The alternative would be to allow the schools to hire their own private officers to protect their schools. This police force would be privately employed, work full-time at the school and receive full benefits.
At first glance, the idea is intriguing, but it is also complicated. Expanding private police into our schools could provide the needed support for student and teachers, but the legalities of these officers and their actions need to be better defined at this point. The bill states that they are able to make peaceful arrests, under some circumstances, but an active shooter clearly doesn’t fall into that category.
Support for Expanding Private Police
The revised Senate Bill 924 was recently introduced by Senator Mike Kowell and was approved by a Michigan Senate Panel, but that doesn’t mean it will be pushed though. A vote is required and not everyone is in full support of the proposed bill for expanding private police. Kowell points out that it could be a cost saving measure for the Michigan Department of State Police.
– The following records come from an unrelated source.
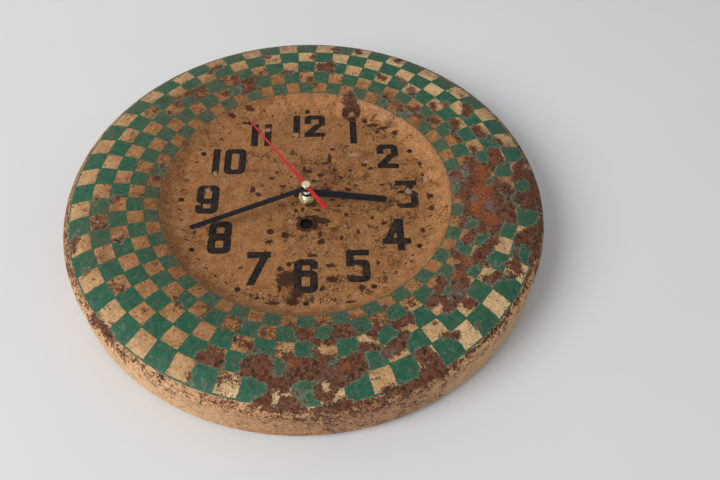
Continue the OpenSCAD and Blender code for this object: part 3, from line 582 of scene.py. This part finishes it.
# ---------------------------------------------------------------- mesh helpers
def in_scene(name, data):
    """A new object that shows a mesh, a light or a camera."""
    obj = bpy.data.objects.new(name, data)
    bpy.context.scene.collection.objects.link(obj)
    return obj


def new_object(name, verts, faces, materials, smooth=True):
    mesh = bpy.data.meshes.new(name)
    mesh.from_pydata([tuple(v) for v in verts], [], [tuple(f) for f in faces])
    mesh.update()
    for material in materials:
        mesh.materials.append(material)
    mesh.polygons.foreach_set("use_smooth", [smooth] * len(mesh.polygons))
    return in_scene(name, mesh)


def paint(obj, name, values):
    """Stores a value at each vertex, for the material to read by its name."""
    layer = obj.data.attributes.new(name, "FLOAT", "POINT")
    layer.data.foreach_set("value", np.asarray(values, np.float32))


def wave_field(x, y, size, seed):
    """Smooth random field about -1..1, with features about size across."""
    rng = np.random.default_rng(seed)
    total = np.zeros_like(x)
    for _ in range(24):
        angle, phase = rng.uniform(0, 2 * np.pi, 2)
        k = 2 * np.pi / size * rng.uniform(0.5, 1.3)
        total += np.sin(k * (x * np.cos(angle) + y * np.sin(angle)) + phase)
    return total / 7.0


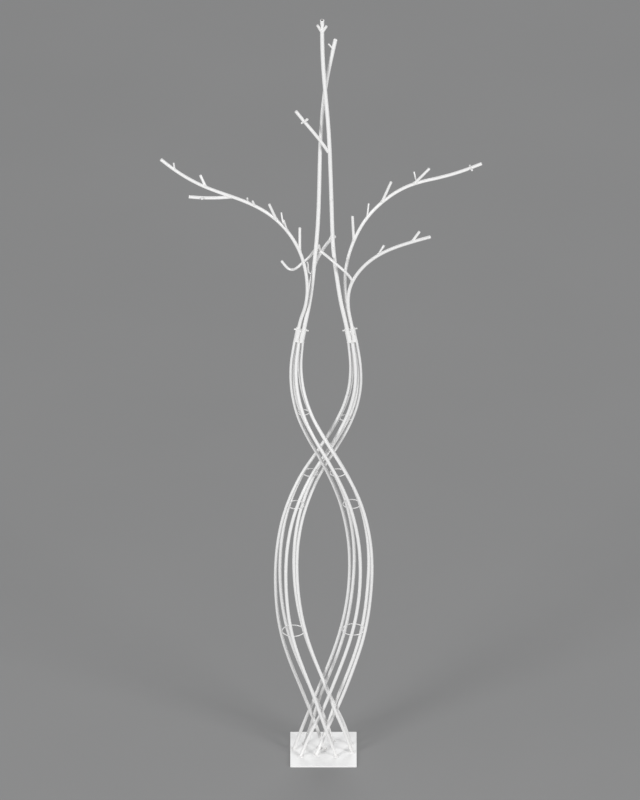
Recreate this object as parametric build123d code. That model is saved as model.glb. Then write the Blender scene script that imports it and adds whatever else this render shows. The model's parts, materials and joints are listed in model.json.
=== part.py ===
"""Garden obelisk: two bundles of bent rods that cross like a double helix, under a crown of clamped tubes.

Units are millimetres. +X is to the right, +Y is away from the front, +Z is up, and the origin is the middle of
the base plate's underside.
"""
from build123d import *
import math
import os

# ---------------------------------------------------------------------------------------- overall sizes
OVERALL_HEIGHT = 2520.0         # floor to the open top of the tall mast
OVERALL_SPAN = 950.0            # tip of the left branch to tip of the upper right branch

# ---------------------------------------------------------------------------------------- base plate
PLATE_SIDE = 200.0
PLATE_THICKNESS = 5.0
PLATE_CORNER_RADIUS = 2.0
PLATE_EDGE_BREAK = 0.5

# ---------------------------------------------------------------------------------------- stems
STEM_ROD_DIAMETER = 10.0
CROSSING_GAP = 1.7              # space between the stems where they cross halfway up
BASE_CROSSING_DEPTH = 7.5       # depth that the stems swing forwards and back, low down where they interleave
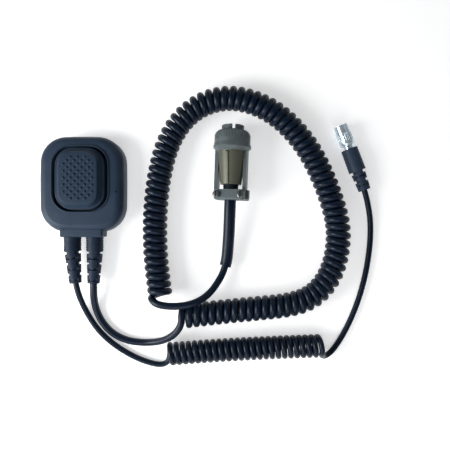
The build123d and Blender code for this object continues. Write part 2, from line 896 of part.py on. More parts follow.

Although it is supported by the Michigan Contract Security Association, it is not receiving the same support from the Michigan Association of Chiefs of Police, Deputy Sheriff’s Association, Prosecuting Attorney’s Association of Michigan, Michigan State Trooper Association or the Michigan State Police Command Officers Association.
Critics of the proposed bill state that expanding private police make the traditional police department seem less professional, would reduce transparency with the community, and could turn safety into a money issue. Third party contractors may also lack accountability. They don’t have a vested interest in protecting and serving the public. It is the transparency and accountability that we need more of to continue to build trust between the police and the community, as a whole.
The bill could garner more support if it were updated and included provisions for the kind of training the private officers would receive.